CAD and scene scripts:

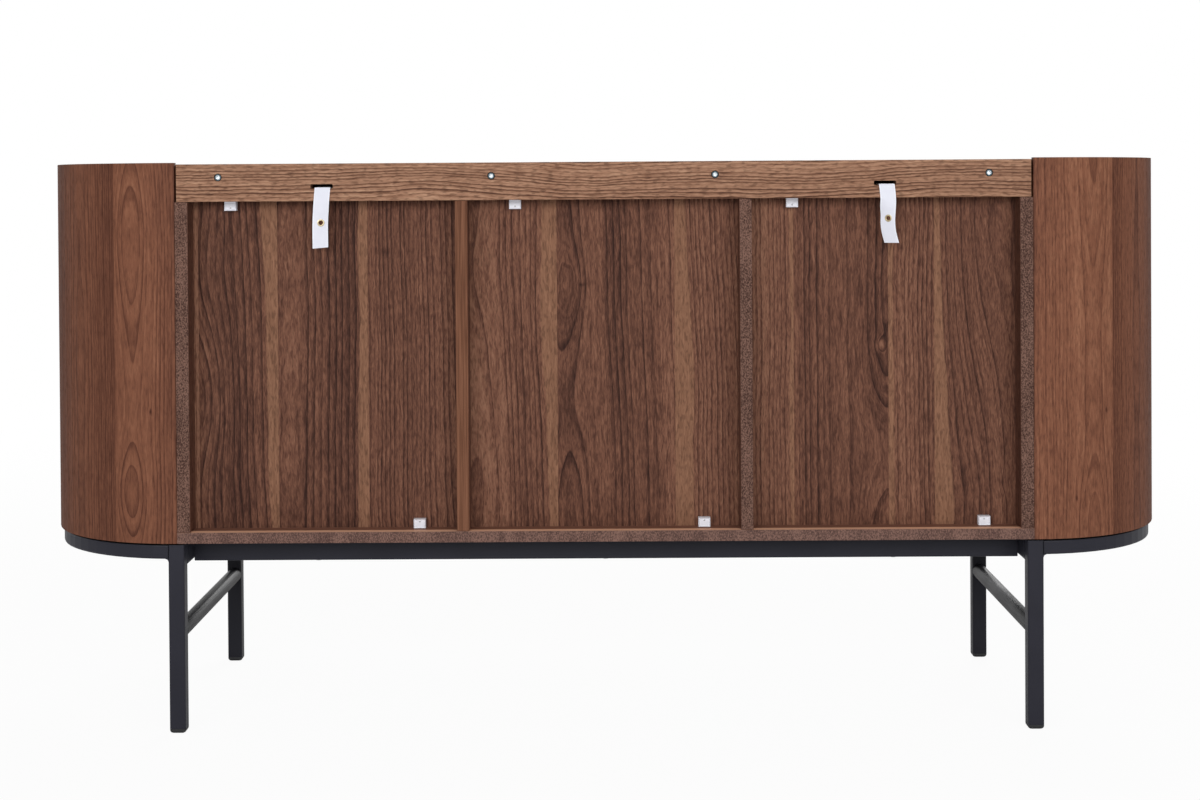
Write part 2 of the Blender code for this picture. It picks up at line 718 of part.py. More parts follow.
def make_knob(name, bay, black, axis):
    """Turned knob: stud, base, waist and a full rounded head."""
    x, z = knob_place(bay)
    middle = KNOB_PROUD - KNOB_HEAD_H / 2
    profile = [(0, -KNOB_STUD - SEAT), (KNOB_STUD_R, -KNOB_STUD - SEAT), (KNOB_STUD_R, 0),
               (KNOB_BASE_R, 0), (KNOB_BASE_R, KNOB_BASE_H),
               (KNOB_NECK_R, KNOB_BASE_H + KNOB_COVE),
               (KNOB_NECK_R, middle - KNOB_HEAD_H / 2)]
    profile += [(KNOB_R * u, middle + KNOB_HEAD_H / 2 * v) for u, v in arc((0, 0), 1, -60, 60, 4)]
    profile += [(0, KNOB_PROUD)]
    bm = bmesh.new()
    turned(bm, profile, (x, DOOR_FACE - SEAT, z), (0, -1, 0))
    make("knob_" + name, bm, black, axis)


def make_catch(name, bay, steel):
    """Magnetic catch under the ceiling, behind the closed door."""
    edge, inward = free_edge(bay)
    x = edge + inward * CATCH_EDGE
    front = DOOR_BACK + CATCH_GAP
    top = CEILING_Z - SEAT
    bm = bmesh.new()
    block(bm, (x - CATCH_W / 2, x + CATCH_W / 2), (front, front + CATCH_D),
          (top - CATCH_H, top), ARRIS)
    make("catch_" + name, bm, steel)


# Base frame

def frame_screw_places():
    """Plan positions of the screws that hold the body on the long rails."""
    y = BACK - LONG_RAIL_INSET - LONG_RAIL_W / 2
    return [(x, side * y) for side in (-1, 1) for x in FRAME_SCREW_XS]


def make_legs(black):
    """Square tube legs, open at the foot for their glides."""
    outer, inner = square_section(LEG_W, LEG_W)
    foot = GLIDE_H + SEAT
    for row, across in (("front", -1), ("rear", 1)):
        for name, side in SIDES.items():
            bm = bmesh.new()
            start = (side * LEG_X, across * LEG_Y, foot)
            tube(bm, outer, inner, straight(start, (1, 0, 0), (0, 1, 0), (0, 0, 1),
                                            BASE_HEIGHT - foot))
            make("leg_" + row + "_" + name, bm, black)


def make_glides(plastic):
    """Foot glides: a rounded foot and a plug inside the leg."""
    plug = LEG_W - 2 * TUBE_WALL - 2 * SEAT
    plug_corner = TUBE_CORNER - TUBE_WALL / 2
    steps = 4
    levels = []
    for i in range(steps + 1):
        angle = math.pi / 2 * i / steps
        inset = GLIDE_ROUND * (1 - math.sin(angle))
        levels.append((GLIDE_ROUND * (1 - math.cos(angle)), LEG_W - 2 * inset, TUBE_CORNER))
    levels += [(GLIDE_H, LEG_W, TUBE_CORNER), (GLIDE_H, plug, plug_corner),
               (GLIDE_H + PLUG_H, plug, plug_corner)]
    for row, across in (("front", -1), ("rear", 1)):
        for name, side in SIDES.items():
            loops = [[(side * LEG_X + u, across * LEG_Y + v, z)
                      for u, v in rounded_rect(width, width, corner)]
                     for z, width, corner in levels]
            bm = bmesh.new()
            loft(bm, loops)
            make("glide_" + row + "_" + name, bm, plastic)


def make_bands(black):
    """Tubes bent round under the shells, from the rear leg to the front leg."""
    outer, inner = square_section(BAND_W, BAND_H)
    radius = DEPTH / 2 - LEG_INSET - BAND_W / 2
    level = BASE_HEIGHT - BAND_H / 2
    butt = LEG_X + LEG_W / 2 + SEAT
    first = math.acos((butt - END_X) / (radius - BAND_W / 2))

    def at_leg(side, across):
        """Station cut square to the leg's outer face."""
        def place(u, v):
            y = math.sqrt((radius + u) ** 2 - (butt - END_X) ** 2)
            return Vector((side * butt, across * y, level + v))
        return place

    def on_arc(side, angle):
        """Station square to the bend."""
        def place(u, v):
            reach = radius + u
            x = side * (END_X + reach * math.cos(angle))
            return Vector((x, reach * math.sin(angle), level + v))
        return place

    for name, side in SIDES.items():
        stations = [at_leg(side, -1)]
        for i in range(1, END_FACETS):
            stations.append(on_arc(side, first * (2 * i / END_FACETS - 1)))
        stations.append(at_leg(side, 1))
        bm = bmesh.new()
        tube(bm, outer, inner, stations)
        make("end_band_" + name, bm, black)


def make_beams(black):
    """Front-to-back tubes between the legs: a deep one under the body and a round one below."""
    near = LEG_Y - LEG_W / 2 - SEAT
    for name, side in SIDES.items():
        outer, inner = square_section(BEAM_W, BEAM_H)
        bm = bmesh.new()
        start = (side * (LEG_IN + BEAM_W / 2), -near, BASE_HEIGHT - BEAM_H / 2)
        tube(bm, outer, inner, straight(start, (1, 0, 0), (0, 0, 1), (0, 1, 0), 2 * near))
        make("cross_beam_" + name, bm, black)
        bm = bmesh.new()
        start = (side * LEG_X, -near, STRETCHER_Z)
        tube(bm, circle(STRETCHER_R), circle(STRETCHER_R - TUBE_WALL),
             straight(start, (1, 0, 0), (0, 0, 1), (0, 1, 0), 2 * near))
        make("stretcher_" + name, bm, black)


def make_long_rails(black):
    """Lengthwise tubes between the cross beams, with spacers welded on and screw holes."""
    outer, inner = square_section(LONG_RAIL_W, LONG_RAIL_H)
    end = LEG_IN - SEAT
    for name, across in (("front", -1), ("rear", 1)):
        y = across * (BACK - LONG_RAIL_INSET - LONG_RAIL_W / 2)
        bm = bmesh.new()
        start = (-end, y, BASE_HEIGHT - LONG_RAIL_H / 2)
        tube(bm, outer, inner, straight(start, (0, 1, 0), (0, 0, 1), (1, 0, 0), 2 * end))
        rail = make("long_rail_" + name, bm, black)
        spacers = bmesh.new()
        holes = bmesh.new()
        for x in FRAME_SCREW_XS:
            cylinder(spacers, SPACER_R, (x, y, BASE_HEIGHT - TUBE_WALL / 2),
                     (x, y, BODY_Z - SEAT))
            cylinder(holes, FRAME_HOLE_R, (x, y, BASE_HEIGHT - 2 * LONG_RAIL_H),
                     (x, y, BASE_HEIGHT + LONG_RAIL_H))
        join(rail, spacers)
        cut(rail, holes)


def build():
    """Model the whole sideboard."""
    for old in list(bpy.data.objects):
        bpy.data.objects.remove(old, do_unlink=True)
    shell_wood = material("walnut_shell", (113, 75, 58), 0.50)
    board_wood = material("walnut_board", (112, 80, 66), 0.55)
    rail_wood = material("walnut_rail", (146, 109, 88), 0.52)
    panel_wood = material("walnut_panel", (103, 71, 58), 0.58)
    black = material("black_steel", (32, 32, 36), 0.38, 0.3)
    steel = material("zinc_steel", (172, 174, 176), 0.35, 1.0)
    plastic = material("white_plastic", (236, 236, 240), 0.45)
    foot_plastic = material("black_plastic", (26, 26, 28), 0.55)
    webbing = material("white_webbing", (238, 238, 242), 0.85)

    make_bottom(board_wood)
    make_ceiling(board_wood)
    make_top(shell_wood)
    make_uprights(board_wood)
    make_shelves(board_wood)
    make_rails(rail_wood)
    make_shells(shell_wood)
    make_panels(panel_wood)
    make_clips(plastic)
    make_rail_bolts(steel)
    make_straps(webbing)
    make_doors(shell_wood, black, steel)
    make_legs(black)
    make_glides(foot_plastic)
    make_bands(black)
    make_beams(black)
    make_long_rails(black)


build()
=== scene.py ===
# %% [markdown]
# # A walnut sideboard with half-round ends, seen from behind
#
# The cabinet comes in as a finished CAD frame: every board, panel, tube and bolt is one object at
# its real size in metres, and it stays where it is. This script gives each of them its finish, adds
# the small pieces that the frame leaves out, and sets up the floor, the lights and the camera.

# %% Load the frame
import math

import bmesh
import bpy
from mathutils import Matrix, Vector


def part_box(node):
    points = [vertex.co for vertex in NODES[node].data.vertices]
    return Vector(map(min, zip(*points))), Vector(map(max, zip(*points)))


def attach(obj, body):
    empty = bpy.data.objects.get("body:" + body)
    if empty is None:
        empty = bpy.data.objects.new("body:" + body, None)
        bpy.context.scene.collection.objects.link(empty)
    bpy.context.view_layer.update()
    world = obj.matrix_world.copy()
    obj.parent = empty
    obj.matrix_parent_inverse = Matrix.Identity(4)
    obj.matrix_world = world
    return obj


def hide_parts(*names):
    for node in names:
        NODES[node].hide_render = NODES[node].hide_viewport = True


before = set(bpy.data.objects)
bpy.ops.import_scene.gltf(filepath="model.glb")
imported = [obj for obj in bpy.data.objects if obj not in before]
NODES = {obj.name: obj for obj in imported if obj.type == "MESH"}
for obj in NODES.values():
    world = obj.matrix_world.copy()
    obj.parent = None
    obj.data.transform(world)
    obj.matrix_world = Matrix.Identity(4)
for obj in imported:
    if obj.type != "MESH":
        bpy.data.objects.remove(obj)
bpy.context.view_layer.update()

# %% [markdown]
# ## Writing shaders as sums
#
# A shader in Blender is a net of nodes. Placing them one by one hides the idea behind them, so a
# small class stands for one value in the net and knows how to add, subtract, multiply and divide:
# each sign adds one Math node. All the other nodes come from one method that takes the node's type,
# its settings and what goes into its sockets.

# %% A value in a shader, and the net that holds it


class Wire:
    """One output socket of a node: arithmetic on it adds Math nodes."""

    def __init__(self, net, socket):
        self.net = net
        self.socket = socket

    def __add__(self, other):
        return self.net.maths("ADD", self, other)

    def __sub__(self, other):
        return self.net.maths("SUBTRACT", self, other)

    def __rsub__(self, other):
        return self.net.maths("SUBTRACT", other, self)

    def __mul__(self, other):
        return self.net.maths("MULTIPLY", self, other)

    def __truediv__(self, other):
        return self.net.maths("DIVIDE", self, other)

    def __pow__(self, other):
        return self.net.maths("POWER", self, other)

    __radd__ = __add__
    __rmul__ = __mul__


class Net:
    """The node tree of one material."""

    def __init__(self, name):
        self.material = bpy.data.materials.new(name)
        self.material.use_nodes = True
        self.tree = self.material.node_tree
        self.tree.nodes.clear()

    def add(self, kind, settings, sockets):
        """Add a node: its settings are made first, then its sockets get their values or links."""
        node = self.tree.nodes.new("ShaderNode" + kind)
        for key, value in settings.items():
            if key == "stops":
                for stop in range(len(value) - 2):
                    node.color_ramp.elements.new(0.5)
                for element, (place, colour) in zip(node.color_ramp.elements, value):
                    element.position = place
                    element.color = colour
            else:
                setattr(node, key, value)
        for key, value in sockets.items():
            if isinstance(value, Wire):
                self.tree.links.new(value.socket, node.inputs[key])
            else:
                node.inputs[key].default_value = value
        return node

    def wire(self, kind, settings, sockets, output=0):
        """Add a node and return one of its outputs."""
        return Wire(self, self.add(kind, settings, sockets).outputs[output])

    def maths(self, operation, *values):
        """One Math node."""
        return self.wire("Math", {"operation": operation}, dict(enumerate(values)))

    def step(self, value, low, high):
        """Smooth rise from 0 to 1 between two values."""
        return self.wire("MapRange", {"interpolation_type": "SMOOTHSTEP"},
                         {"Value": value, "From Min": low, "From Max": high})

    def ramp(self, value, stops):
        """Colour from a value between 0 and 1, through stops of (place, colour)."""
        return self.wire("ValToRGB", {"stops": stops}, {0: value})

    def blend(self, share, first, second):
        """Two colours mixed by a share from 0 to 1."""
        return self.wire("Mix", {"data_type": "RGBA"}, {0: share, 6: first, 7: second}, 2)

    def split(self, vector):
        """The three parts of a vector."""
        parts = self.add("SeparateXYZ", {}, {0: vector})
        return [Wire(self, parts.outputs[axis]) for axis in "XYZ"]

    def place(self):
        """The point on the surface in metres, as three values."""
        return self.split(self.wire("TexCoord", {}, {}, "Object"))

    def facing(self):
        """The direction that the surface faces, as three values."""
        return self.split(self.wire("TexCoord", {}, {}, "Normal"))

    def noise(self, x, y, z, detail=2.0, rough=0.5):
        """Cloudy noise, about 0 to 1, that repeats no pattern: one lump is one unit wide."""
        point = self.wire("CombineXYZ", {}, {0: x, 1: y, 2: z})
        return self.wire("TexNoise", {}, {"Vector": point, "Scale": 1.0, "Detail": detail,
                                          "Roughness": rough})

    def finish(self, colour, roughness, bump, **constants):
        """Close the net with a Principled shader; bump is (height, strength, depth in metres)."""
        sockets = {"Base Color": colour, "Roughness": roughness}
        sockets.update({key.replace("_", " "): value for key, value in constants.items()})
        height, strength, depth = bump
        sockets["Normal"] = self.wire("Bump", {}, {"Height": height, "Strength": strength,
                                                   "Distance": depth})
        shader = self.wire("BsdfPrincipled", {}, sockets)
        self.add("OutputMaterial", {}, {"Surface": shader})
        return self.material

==

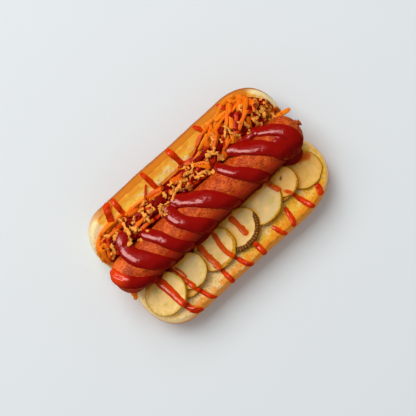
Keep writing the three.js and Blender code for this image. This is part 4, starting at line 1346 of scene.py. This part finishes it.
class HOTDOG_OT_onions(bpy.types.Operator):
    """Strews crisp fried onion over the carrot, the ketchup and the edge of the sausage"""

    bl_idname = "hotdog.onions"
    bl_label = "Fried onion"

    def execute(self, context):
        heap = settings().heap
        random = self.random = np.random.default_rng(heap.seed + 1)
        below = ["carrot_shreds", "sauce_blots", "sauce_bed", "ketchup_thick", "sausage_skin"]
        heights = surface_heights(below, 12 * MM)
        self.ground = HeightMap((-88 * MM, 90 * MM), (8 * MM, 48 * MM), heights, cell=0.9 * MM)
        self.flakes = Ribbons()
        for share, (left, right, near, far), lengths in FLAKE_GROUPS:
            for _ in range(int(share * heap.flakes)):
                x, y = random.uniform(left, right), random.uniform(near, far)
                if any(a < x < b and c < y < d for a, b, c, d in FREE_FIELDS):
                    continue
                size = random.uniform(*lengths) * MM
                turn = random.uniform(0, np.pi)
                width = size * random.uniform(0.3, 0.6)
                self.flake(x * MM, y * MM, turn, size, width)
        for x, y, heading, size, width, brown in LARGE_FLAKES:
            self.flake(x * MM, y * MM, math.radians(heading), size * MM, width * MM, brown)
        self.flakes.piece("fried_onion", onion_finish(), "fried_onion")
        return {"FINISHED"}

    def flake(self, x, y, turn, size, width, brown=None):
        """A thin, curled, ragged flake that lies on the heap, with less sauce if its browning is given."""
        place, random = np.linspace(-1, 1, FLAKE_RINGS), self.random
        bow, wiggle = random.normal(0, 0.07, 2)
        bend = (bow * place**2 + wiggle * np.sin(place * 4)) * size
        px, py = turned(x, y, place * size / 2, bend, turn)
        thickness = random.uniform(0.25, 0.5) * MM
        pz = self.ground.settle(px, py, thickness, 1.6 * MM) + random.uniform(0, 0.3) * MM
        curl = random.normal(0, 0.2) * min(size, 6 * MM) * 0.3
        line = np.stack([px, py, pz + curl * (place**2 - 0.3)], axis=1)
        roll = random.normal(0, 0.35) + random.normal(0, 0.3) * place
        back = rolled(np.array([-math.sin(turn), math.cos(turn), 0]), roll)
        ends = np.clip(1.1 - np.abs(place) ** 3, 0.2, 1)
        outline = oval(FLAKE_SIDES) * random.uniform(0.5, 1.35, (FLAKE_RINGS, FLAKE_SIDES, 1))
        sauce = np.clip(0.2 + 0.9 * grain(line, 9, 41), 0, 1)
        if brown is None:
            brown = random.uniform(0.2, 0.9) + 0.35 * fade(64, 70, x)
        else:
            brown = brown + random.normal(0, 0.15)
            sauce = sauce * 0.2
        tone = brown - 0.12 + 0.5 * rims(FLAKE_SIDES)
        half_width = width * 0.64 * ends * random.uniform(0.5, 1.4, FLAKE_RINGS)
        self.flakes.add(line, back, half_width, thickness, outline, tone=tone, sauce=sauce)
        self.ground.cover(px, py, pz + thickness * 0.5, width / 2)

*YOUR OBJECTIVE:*
In the material above, locate the line containing "make_bottom(board_wood)" and the line containing "import math". Transcribe exactly those two lines and every line between them, and nothing more.

*SOLUTION:*
    make_bottom(board_wood)
    make_ceiling(board_wood)
    make_top(shell_wood)
    make_uprights(board_wood)
    make_shelves(board_wood)
    make_rails(rail_wood)
    make_shells(shell_wood)
    make_panels(panel_wood)
    make_clips(plastic)
    make_rail_bolts(steel)
    make_straps(webbing)
    make_doors(shell_wood, black, steel)
    make_legs(black)
    make_glides(foot_plastic)
    make_bands(black)
    make_beams(black)
    make_long_rails(black)


build()
=== scene.py ===
# %% [markdown]
# # A walnut sideboard with half-round ends, seen from behind
#
# The cabinet comes in as a finished CAD frame: every board, panel, tube and bolt is one object at
# its real size in metres, and it stays where it is. This script gives each of them its finish, adds
# the small pieces that the frame leaves out, and sets up the floor, the lights and the camera.

# %% Load the frame
import math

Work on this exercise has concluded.